# [Biete] Headhunting für SPS Programmierer



## Headhunter (17 April 2018)

Guten Tag,

Ich bin neu in eurem Forum und wie der Titel und Name verrät Headhunter.
Normalerweise ist mein Steckenpferd Vertriebspositionen quer durch die Automatisierungsbranche von Sondermaschinenbau bis hin zu automatisierten Heimnetzen.

In letzter Zeit bekomme ich häufiger Anfragen für SPS Programmierer für alles mögliche (reines Programmieren, Risikobeurteilung, Instandsetzung etc.).

Wer Bock hat sich da auszutauschen oder allgemein Lust auf einen Diskurs in die Richtung hat kann sich gerne bei mir melden oder Fragen auch so posten.

Ich möchte an dieser Stelle sagen dass ich hier keine konkreten Jobs nennen werde, das wäre a) die falsche Rubrik und b) mir ist da Diskretion sehr wichtig.

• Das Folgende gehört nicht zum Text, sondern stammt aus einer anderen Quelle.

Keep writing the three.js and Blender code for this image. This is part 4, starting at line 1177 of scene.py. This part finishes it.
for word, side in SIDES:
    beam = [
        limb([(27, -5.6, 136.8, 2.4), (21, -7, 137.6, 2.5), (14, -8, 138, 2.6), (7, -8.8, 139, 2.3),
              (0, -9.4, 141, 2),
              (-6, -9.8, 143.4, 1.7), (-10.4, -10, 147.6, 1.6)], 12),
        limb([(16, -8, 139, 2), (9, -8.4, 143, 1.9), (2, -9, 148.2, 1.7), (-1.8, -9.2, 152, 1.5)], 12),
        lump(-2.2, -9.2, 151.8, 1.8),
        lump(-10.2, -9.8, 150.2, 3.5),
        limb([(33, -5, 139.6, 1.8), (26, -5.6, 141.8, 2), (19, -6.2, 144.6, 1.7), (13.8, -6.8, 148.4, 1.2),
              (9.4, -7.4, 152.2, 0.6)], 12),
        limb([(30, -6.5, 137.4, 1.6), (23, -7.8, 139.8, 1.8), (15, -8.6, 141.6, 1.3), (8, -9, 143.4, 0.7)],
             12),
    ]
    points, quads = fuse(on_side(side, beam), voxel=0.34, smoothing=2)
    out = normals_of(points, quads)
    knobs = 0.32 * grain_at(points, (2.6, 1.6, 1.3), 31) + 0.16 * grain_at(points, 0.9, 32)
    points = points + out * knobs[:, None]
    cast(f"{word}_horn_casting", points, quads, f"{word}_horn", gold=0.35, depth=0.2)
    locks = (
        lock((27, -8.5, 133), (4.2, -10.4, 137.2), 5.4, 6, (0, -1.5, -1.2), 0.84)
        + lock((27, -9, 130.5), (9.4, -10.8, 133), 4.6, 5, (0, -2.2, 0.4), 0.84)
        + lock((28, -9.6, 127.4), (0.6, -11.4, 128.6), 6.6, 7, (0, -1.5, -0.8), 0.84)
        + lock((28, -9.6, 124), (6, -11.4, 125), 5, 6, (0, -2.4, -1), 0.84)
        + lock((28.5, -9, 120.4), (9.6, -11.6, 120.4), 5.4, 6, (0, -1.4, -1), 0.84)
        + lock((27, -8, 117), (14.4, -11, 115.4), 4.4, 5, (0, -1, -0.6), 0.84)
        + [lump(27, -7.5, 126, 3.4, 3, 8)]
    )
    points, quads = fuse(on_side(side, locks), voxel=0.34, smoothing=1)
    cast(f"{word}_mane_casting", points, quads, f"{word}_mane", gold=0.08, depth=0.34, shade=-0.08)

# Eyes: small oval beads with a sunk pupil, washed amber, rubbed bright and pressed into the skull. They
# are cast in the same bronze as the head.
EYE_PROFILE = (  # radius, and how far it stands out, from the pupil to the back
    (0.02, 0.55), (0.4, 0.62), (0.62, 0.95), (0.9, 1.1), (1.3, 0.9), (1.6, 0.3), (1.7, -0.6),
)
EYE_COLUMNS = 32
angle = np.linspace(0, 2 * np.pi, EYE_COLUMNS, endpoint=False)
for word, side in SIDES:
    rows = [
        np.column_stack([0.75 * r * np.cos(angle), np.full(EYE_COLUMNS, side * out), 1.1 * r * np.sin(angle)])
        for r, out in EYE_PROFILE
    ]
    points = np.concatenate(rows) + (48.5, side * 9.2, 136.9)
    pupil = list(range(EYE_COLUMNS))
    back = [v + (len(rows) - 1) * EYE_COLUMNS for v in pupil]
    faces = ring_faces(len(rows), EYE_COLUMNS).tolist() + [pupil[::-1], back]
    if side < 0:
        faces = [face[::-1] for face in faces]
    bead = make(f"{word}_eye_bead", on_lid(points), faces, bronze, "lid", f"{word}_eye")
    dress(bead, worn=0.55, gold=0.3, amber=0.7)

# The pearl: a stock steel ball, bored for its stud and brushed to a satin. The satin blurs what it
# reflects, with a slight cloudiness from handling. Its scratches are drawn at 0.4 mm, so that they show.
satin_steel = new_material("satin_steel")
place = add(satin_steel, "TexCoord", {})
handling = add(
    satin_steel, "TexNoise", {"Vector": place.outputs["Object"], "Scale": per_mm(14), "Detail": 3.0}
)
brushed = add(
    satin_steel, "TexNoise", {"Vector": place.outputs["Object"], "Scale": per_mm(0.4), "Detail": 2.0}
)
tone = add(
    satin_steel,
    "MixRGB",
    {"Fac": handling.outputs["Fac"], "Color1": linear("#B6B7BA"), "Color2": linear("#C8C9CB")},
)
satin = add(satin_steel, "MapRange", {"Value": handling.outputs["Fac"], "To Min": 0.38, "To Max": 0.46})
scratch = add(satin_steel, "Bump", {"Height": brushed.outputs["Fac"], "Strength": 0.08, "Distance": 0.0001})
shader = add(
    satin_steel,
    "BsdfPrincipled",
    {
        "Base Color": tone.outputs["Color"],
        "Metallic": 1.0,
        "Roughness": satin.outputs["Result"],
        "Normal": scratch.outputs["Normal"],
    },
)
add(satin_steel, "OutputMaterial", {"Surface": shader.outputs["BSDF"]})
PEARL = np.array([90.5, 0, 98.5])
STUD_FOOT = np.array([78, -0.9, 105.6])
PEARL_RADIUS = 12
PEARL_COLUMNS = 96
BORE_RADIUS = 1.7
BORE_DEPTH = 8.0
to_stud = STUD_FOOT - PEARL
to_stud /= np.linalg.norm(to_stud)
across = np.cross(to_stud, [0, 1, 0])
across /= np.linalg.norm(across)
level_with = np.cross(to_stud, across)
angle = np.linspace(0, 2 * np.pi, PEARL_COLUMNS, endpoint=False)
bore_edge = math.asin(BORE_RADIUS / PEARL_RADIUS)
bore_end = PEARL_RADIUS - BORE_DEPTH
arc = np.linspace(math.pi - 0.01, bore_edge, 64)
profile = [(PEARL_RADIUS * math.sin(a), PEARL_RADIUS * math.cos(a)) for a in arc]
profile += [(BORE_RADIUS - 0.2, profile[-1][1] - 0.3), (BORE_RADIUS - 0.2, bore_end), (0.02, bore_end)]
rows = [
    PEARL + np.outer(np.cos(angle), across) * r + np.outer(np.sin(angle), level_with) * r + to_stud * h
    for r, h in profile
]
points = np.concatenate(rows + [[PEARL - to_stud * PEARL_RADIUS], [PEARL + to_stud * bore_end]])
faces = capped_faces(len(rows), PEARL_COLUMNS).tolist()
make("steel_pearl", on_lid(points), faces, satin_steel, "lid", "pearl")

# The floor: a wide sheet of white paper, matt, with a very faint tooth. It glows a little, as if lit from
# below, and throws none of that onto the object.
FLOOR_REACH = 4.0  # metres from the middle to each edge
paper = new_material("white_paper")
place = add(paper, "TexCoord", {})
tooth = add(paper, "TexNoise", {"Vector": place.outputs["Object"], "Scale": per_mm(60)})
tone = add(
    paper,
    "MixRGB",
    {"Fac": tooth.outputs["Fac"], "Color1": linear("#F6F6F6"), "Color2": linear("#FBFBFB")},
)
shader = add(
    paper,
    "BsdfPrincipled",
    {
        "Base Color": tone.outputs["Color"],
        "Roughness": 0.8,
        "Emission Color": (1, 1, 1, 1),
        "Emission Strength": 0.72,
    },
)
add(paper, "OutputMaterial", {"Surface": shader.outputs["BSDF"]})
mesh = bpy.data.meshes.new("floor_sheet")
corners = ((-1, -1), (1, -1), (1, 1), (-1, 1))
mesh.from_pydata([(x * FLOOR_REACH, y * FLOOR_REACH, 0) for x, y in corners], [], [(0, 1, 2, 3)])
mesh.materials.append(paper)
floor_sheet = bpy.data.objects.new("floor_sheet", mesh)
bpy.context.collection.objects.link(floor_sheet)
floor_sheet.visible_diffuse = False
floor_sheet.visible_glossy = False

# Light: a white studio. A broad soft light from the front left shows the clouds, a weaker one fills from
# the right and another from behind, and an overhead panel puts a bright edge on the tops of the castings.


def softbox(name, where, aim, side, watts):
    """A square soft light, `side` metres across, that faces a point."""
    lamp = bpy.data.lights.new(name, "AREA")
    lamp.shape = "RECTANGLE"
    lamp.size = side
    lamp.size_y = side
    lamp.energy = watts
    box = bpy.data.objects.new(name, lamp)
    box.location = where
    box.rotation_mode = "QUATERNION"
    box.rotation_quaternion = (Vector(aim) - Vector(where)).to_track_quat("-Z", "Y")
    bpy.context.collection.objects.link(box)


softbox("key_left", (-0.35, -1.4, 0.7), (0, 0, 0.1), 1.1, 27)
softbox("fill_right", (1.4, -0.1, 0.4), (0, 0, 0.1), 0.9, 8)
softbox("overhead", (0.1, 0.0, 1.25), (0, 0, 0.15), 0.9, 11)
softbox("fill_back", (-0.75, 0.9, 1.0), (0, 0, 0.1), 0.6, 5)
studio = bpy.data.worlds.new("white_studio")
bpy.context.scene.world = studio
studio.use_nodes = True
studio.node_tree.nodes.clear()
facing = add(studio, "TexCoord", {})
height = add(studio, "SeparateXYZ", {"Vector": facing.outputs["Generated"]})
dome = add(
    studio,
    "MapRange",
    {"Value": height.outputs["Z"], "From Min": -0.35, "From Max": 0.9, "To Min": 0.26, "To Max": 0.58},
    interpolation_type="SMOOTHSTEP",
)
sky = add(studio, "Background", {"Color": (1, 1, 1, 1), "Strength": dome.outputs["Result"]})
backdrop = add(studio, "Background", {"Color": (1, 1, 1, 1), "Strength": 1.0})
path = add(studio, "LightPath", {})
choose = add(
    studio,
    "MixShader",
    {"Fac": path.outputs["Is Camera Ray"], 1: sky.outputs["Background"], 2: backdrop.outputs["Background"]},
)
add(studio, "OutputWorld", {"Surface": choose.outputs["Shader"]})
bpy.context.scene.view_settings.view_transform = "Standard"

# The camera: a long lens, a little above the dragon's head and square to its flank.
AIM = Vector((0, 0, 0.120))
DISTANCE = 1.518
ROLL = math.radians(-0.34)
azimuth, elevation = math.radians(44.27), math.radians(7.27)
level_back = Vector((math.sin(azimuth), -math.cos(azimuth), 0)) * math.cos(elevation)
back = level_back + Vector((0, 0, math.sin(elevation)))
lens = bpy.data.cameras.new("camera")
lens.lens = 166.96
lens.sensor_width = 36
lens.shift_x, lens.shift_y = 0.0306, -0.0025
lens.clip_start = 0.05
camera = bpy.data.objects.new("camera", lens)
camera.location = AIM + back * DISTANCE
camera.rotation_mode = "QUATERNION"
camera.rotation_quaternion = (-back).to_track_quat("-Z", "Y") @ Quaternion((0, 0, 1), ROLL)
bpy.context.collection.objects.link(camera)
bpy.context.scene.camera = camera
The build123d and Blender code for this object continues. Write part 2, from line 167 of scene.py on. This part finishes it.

Ich freu' mich auf euer Feedback.


----------



## Bitmanipulator (17 April 2018)

Hallo Headhunter,

a) Du bist kein Headhunter.
b) Wenn doch, dann einer von der Sorte, von der man nicht angesprochen werden möchte.
c) Du möchtest, dass die Beute zu Dir kommt. Viel Erfolg dabei.
d) Auf einer Skala von 1..10, wie erfolgreich bist Du mit dieser Methode?

Grüße


----------



## Münchnerjunge (17 April 2018)

Hallo Headhunter,

suche Job: 
-mit Jahresgehalt >100k€ 
-mit Firmenwagen der oberen Mittelklasse
-Homeoffice
-34h Woche

Diskretion ist mir sehr wichtig. Daher verzichte ich auf das Einreichen einer Bewerbung. Bitte senden Sie mir den fertigen Arbeitsvertrag einer beliebigen Stelle als blanko-Format zu, ich werde ihn dann unterschrieben einsenden und ab Montag anfangen. 

Vielen Dank im Voraus!

Ich freu' mich auf dein Feedback.


----------



## Headhunter (17 April 2018)

Hallo Bitmanipulator,

a) doch
b) da habe ich gemischte Erfahrung
c) Jein, klar wäre super aber auch etwas unspannend. Ich bin in dem Forum eher zum Austausch da, ich kenne es wenn ein HH durchruft und dich auf ein komplett unpassendes Projekt setzen möchte, das ist eher nervig, anstrengend und bringt niemanden was. Die Zusammenarbeit mit reinen Technikern ist für mich (noch) neu. Wie gesagt mein Fokus liegt sonst rein auf Vertriebler.
d) bisher ziemlich gut

@Münchnerjunge

Kommt sofort, welches Auto ist Ihnen denn am liebsten?


----------



## mariob (17 April 2018)

Hi
statt Homeoffice ist mir dunkle, warme und sehr ruhige Haltung wichtig .

Gruß
Mario


----------



## Gerhard Bäurle (17 April 2018)

> [Biete] Headhunting für SPS Programmierer



Techniker und Ingenieure sind rational denkende Menschen. 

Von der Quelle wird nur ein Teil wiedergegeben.